The role of a doctor is not confined to diagnosis or treatment. It extends to providing comfort when suffering deepens, strength when bodies weaken, and reassurance when families begin to unravel. These are the same doctors who go without food, forego sleep, and lose track of personal time. Not because they must, but because someone else’s emergency matters more than their own needs.

Yet now, they gather in silence outside hospitals, not in protest, but in quiet grief. Not from disease, but from disbelief. It is not the failing health of a patient that crushes them. It is the failing faith of the public.

Strain on the System

Hospitals across Jammu and Kashmir are struggling with overwhelming demand. Emergency wards see an unending stream of patients. Staff are stretched beyond capacity. Nurses and paramedics, like their physician counterparts, push their limits daily. They are not immune to exhaustion or emotion, but their dedication keeps them moving.

They do not ask for much. Not bonuses, not praise. Just respect and safety. These are not privileges; they are the bare minimum required for them to carry out their duties.

Grief, especially after a loss, is a force that can drown reason. It is understandable. But that sorrow, when directed as rage at those who attempted to help, only worsens the suffering. A doctor may not always succeed in saving a life, but rarely does one ever stop trying.

Bearing Witness to Suffering

The moments spent beside a patient in their final hours are some of the most intimate in a hospital. Doctors are there not only to resuscitate or diagnose but also to hold hands, to make dying less lonely. Nurses suppress their tears while tending to those of strangers. Paramedics risk their safety for a heartbeat they may never restore.

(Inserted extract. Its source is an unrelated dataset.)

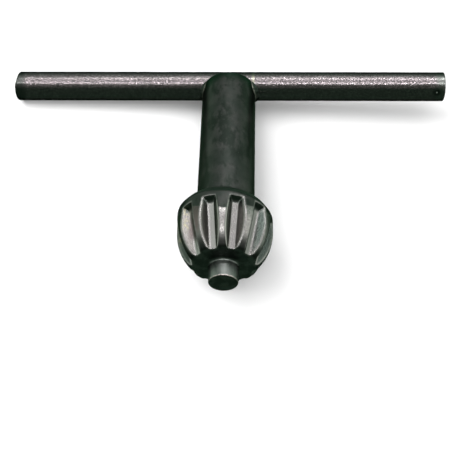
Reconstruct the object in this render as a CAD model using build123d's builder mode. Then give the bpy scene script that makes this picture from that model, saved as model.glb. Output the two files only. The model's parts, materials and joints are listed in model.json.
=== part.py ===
"""Drill chuck key: a toothed body with a pilot pin, and a straight bar welded across its end.

Millimetres, +Z up. The key lies on a table as it comes to rest: the shank's end and the gear's
back rim touch the table, and the key has rolled until the bar's left end touches it too. The
bar runs along X and the body towards -Y. The origin is on the table, under the key's middle.
"""

import os
from math import asin, atan2, cos, hypot, radians, sin, sqrt, tan

from build123d import *

os.makedirs("parts", exist_ok=True)

# Handle bar
bar_diameter = 4.4
bar_length = 65.8
left_end_break = 0.35
right_end_break = 0.15

# Shank, with heights counted along the body's axis from the bar's axis towards the pilot
shank_diameter = 8.1
shank_end = 0.95
weld_size = 0.5

# Gear: a bevelled back, a straight collar and a crown that curves in to the flat front
gear_diameter = 13.24
rim_height = 25.35
gear_length = 7.75
crown_length = 5.6
crown_drop = 2.14
front_round = 1.0
back_angle = 58.0
back_skew = 3.85
bevel_angle = 35.0
bevel_width = 0.82

# Teeth: straight gaps with a flat floor, which the run-out closes at the back
tooth_count = 11
tooth_turn = -1.2
floor_width = 0.85
front_depth = 0.33
floor_slope = 13.6
flank_angle = 35.0
root_radius = 0.12
runout_setback = 1.65
runout_overshoot = 0.17

# Pilot
pilot_diameter = 4.0
pilot_length = 2.7
pilot_edge_break = 0.15
pilot_root = 0.4

# Worked out from the sizes above
bar_radius = bar_diameter / 2
shank_radius = shank_diameter / 2
gear_radius = gear_diameter / 2
pilot_radius = pilot_diameter / 2
front_height = rim_height + gear_length
crown_height = front_height - crown_length
floor_radius = gear_radius - crown_drop - front_depth
runout_height = rim_height + runout_setback
pilot_tip = front_height + pilot_length

# Resting pose: the axis rises from the shank's end to the thicker gear, and the bar's left end
# drops to the table
rise = atan2(gear_radius - shank_radius, rim_height - shank_end)
axis_height = shank_radius * cos(rise) - shank_end * sin(rise)
contact_reach = bar_length / 2 - left_end_break
bar_slope = asin(axis_height / hypot(contact_reach, bar_radius)) - atan2(bar_radius, contact_reach)
roll = asin(sin(bar_slope) / cos(rise))

# The key's own frame: X along the bar, Y out of the body's upper side, Z from bar to pilot
axis_direction = Vector(0, -cos(rise), sin(rise))
bar_direction = Vector(cos(roll), sin(roll) * sin(rise), sin(roll) * cos(rise))
front_reach = pilot_tip * cos(rise) + (pilot_radius - pilot_edge_break) * sin(rise)
flat_end_reach = (bar_length / 2 - right_end_break) * bar_direction.Y
back_reach = flat_end_reach + bar_radius * sqrt(1 - bar_direction.Y**2)
key = Plane(
    origin=(0, (front_reach - back_reach) / 2, axis_height),
    x_dir=bar_direction,
    z_dir=axis_direction,
)
half_section = Plane(origin=key.origin, x_dir=key.x_dir, z_dir=-key.y_dir)
key_axis = Axis(key.origin, key.z_dir)
bar_axis = Axis(key.origin, key.x_dir)

# Handle bar: a plain rod with broken edges at both ends
with BuildPart() as handle_bar:
    with BuildSketch(half_section):
        with BuildLine():
            half = bar_length / 2
            Polyline(
                (-half, 0),
                (-half, bar_radius - left_end_break),
                (-half + left_end_break, bar_radius),
                (half - right_end_break, bar_radius),
                (half, bar_radius - right_end_break),
                (half, 0),
                close=True,
            )
        make_face()
    revolve(axis=bar_axis)
handle_bar.part.label = "handle_bar"

# One tooth gap as a cutter, on the +X side of an upright gear: the run-out's axis lies just
# outside the collar, so that its arc always comes out through the surface
slope = radians(floor_slope)
runout_floor = floor_radius + (front_height - runout_height) * tan(slope)
runout_radius = (gear_radius + runout_overshoot - runout_floor) / cos(slope)
gap_start = Plane(
    origin=(runout_floor, 0, runout_height),
    x_dir=(0, -1, 0),
    z_dir=(-sin(slope), 0, cos(slope)),
)
gap_side = Plane(origin=gap_start.origin, x_dir=gap_start.z_dir, z_dir=-gap_start.x_dir)
gap_depth = gear_radius - floor_radius
gap_length = (front_height - runout_height) / cos(slope) + gap_depth
gap_mouth = floor_width + 2 * gap_depth * tan(radians(flank_angle))

with BuildPart() as tooth_gap:
    # Section across the gap, run along the sloping floor out past the front
    with BuildSketch(gap_start.offset(-runout_radius)):
        Trapezoid(gap_mouth, gap_depth, 90 + flank_angle, align=(Align.CENTER, Align.MIN))
    extrude(amount=runout_radius + gap_length)
    # Seen from the side, the floor turns up in an arc at the back and closes the gap
    with BuildSketch(gap_side):
        with BuildLine():
            TangentArc((0, 0), (-runout_radius, runout_radius), tangent=(-1, 0))
            Polyline(
                (-runout_radius, runout_radius),
                (-runout_radius, gap_depth),
                (gap_length, gap_depth),
                (gap_length, 0),
                (0, 0),
            )
        make_face()
    extrude(amount=gap_mouth, both=True, mode=Mode.INTERSECT)
    # Rounded roots where the flanks meet the floor and its arc
    floors = tooth_gap.faces().sort_by_distance(gap_start.origin)[:2]
    roots = [edge for edge in floors.edges() if abs((edge @ 0.5).Y) > floor_width / 4]
    fillet(roots, root_radius)

# Back of the gear, struck a little out of square with the shank
rim_centre = key.origin + key.z_dir * rim_height
skewed_x = key.x_dir.rotate(Axis(key.origin, key.y_dir), -back_skew)
back_section = Plane(origin=rim_centre, x_dir=skewed_x, z_dir=-key.y_dir)
back_axis = Axis(rim_centre, back_section.y_dir)
bevel_start = (gear_radius - bevel_width, -bevel_width / tan(radians(bevel_angle)))
back_tip = (0, bevel_start[1] - bevel_start[0] / tan(radians(back_angle)))
envelope_top = 2 * gear_length
bevel_run_on = (gear_radius + envelope_top * tan(radians(bevel_angle)), envelope_top)

with BuildPart(key) as gear:
    # Blank: a collar and crown with a rounded front edge
    blank_start = rim_height + back_tip[1]
    crown_end = (gear_radius - crown_drop, front_height)
    with BuildSketch(half_section) as blank:
        with BuildLine():
            Polyline(
                crown_end,
                (0, front_height),
                (0, blank_start),
                (gear_radius, blank_start),
                (gear_radius, crown_height),
            )
            TangentArc((gear_radius, crown_height), crown_end, tangent=(0, 1))
        make_face()
        fillet(blank.vertices().sort_by_distance(crown_end)[0], front_round)
    revolve(axis=key_axis)
    # The blank's back is cut to two cones
    with BuildSketch(back_section):
        with BuildLine():
            Polyline(back_tip, bevel_start, bevel_run_on, (0, envelope_top), close=True)
        make_face()
    revolve(axis=back_axis, mode=Mode.INTERSECT)
    # Tooth gaps
    with PolarLocations(0, tooth_count, start_angle=90 - tooth_turn - 180 / tooth_count):
        add(tooth_gap.part, mode=Mode.SUBTRACT)

with BuildPart() as key_body:
    # Shank with the weld's flash round the bar, then the half-round seat for the bar
    with BuildSketch(key.offset(-shank_diameter)):
        Circle(shank_radius)
    extrude(amount=shank_diameter + rim_height)
    with BuildSketch(Plane(key.origin, z_dir=key.x_dir)):
        Circle(bar_radius)
    extrude(amount=shank_diameter, both=True)
    chamfer(key_body.edges().filter_by(GeomType.BSPLINE), weld_size)
    with BuildSketch(Plane(key.origin, z_dir=key.x_dir)):
        Circle(bar_radius)
    extrude(amount=shank_diameter, both=True, mode=Mode.SUBTRACT)
    split(bisect_by=key.offset(shank_end), keep=Keep.TOP)
    add(gear.part)
    # Pilot, with a rounded root and a broken edge
    with BuildSketch(half_section):
        with BuildLine():
            root_out = (pilot_radius + pilot_root, front_height)
            root_up = (pilot_radius, front_height + pilot_root)
            TangentArc(root_out, root_up, tangent=(-1, 0))
            Polyline(
                root_up,
                (pilot_radius, pilot_tip - pilot_edge_break),
                (pilot_radius - pilot_edge_break, pilot_tip),
                (0, pilot_tip),
                (0, front_height),
                root_out,
            )
        make_face()
    revolve(axis=key_axis)
key_body.part.label = "key_body"

export_step(handle_bar.part, "parts/handle_bar.step")
export_step(key_body.part, "parts/key_body.step")
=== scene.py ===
"""Drill chuck key on a pale floor: a blackened bar welded across a toothed body.

The two CAD nodes are replaced by finer meshes of the same shapes. Sizes are in millimetres in the
key's own frame (x along the bar, u out of the upper side, s from the bar towards the pilot) and
turn into metres where a mesh is made.
"""

import json
from math import acos, cos, pi, radians, sin, sqrt, tan

import bmesh
import bpy
import numpy as np
from mathutils import Matrix, Vector, noise


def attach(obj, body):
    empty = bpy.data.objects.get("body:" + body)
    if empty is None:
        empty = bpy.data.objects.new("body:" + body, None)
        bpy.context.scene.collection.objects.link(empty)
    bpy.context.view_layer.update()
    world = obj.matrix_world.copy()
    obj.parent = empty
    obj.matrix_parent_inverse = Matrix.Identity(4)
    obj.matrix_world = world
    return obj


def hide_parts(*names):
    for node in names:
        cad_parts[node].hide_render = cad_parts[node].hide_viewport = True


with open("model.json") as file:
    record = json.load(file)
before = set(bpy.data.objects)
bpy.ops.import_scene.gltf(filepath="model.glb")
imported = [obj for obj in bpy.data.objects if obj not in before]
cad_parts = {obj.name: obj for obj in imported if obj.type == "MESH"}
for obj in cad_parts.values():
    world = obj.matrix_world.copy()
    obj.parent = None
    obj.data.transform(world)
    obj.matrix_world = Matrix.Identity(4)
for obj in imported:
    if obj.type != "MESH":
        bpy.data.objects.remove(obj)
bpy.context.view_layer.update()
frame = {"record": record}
MM = 0.001

# Sizes of the bar and the body, as in the solids
BAR_R, BAR_HALF = 2.2, 32.9
LEFT_BREAK, RIGHT_BREAK = 0.35, 0.15
SHANK_R, SHANK_END = 4.05, 0.95
GEAR_R, RIM, CROWN, FRONT = 6.62, 25.35, 27.5, 33.1
CROWN_DROP, FRONT_ROUND = 2.14, 1.0
BACK_ANGLE, BACK_SKEW = radians(58.0), radians(3.85)
BEVEL_ANGLE, BEVEL_WIDTH = radians(35.0), 0.82
TEETH, TOOTH_TURN = 11, radians(-1.2)
FLOOR_WIDTH, FLOOR_R = 0.85, 4.15
FLOOR_SLOPE, FLANK_ANGLE = radians(13.6), radians(35.0)
RUNOUT, RUNOUT_OUTSIDE = 27.0, 0.17
PILOT_R, PILOT_TIP, PILOT_BREAK, PILOT_ROOT = 2.0, 35.8, 0.15, 0.4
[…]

These actions often go unnoticed. But they matter. And when violence erupts in hospitals, it dishonours that silent commitment.

Doctors do not grieve loudly. Yet they feel every loss. Violence replaces compassion with fear, and trust with suspicion. It repels those we rely on when no one else can help. If left unchecked, it may lead to a future where fewer choose the calling at all.

A Plea for Compassion

There is a need to relearn how to respond to grief. Pain should draw people closer, not turn them against those who try to heal. The loss of a life is irreparable. But adding fear and blame to that loss serves no purpose. It makes a difficult job impossible.

We owe our doctors not just applause during a pandemic or tributes in crisis, but everyday decency. That means patience, trust, and space to work without fear. They are human, bound by limitations but driven by purpose. They cannot promise miracles, only effort.

A Call to Remember

To every doctor who has stayed behind after their shift to check one last pulse, to every nurse who has watched monitors while hiding her worry, and to every paramedic who has braved angry crowds and chaos for a chance at revival, this is for you. Your silence is seen. Your courage is known. And your pain is not yours alone.

When we next walk into a hospital, let us carry not just our ailments, but also our patience. Let us carry the hope of recovery, but also the grace to accept loss. And above all, let us carry the awareness that the simplest gestures, a nod, a thank you, a moment of restraint, can be more powerful than any medicine.

Sometimes, in the middle of despair, gentleness is the last form of healing left. Let us not take that away. Let the white coat breathe.

(The writer is a Staff Nurse at GMC Baramulla. Ideas are personal.)